_Given request_
Write the listing out again, all of it, word for word.

────

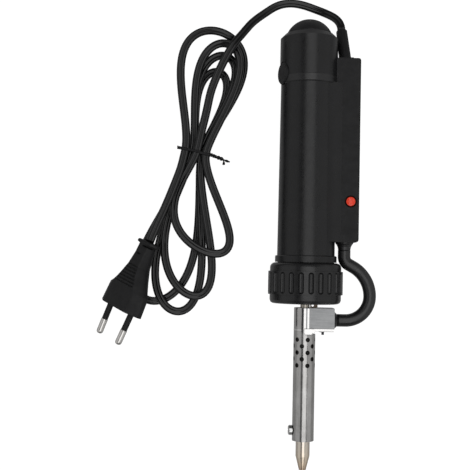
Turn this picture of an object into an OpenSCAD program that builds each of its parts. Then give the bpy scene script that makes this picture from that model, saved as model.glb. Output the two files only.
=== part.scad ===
// Desoldering pump: spring-loaded suction barrel with a heated nozzle, lying on a bench
// with its mains lead folded into a hank. Millimetres. The pump is drawn upright about
// its own axis, nozzle tip at 0, and laid down at the end.

/* [Barrel] */
// Bore in which the piston slides
bore_d = 28.4; // [26:0.1:29.5]
// Outside of the barrel just above its flange
barrel_foot_d = 33; // [31.8:0.1:36]
// Outside of the barrel at its top edge
barrel_top_d = 31.8; // [31:0.1:33]
// Length of the barrel above its flange
barrel_len = 99.3; // [95:0.1:120]
// Outside of the neck that the collar screws on
neck_d = 32.4; // [31:0.1:34]
// Length of that neck
neck_len = 17.3; // [14:0.1:20]
// Outside of the flange
flange_d = 35.3; // [34:0.1:38]
// Thickness of the flange
flange_t = 3.7; // [2:0.1:6]

/* [Top cap] */
// Outside of the cap
cap_d = 33.3; // [32.6:0.1:35]
// Length of the cap's full round
cap_len = 23; // [20:0.1:30]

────

_In response_
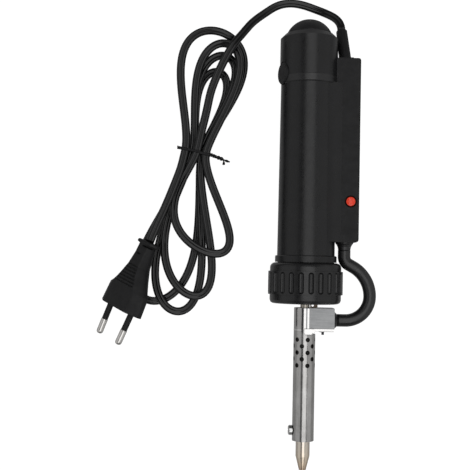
Turn this picture of an object into an OpenSCAD program that builds each of its parts. Then give the bpy scene script that makes this picture from that model, saved as model.glb. Output the two files only.
=== part.scad ===
// Desoldering pump: spring-loaded suction barrel with a heated nozzle, lying on a bench
// with its mains lead folded into a hank. Millimetres. The pump is drawn upright about
// its own axis, nozzle tip at 0, and laid down at the end.

/* [Barrel] */
// Bore in which the piston slides
bore_d = 28.4; // [26:0.1:29.5]
// Outside of the barrel just above its flange
barrel_foot_d = 33; // [31.8:0.1:36]
// Outside of the barrel at its top edge
barrel_top_d = 31.8; // [31:0.1:33]
// Length of the barrel above its flange
barrel_len = 99.3; // [95:0.1:120]
// Outside of the neck that the collar screws on
neck_d = 32.4; // [31:0.1:34]
// Length of that neck
neck_len = 17.3; // [14:0.1:20]
// Outside of the flange
flange_d = 35.3; // [34:0.1:38]
// Thickness of the flange
flange_t = 3.7; // [2:0.1:6]

/* [Top cap] */
// Outside of the cap
cap_d = 33.3; // [32.6:0.1:35]
// Length of the cap's full round
cap_len = 23; // [20:0.1:30]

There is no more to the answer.